If 1+x is 1, how much is 1-x?

jasode · on April 21, 2015

Nice post.

When people wonder why floating point calculations sometimes don't perfectly match the expectations of a "correct" answer[1], inevitably people will often respond with the famous paper, "What Every Computer Scientist Should Know About Floating-Point Arithmetic"[2].

Unfortunately, the people who suggest that paper don't realize that it's a very technical treatise and not an appropriate introduction for the types of programmers who ask the question.

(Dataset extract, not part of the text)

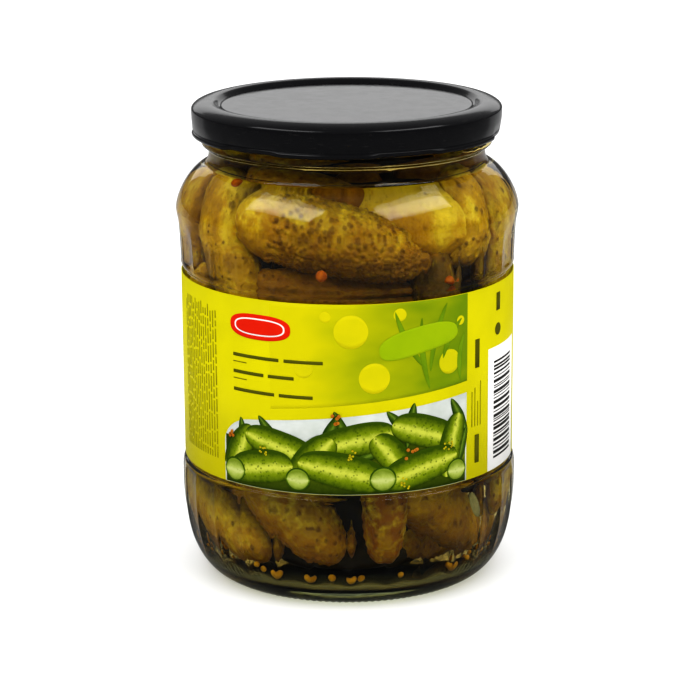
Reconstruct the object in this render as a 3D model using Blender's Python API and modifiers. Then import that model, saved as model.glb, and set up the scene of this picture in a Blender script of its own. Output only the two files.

I've always thought a better answer was to have the programmer "construct" a toy floating point format (e.g. 8 bits instead of 32-bit-or 64-bits). The programmer would then notice that he has a finite representation of 256 possible "states" to represent -inf to 0 to +inf. The programmer would have to pick a range and a precision to "squeeze" the Real Numbers into that representation of 8 bits.

Design choice 1: I'll have my 256 possible states represent -1billion to +1billion. Well, since you can't overlay 256 states/values across 2 billion unique values, you will have huge "gaps" between numbers.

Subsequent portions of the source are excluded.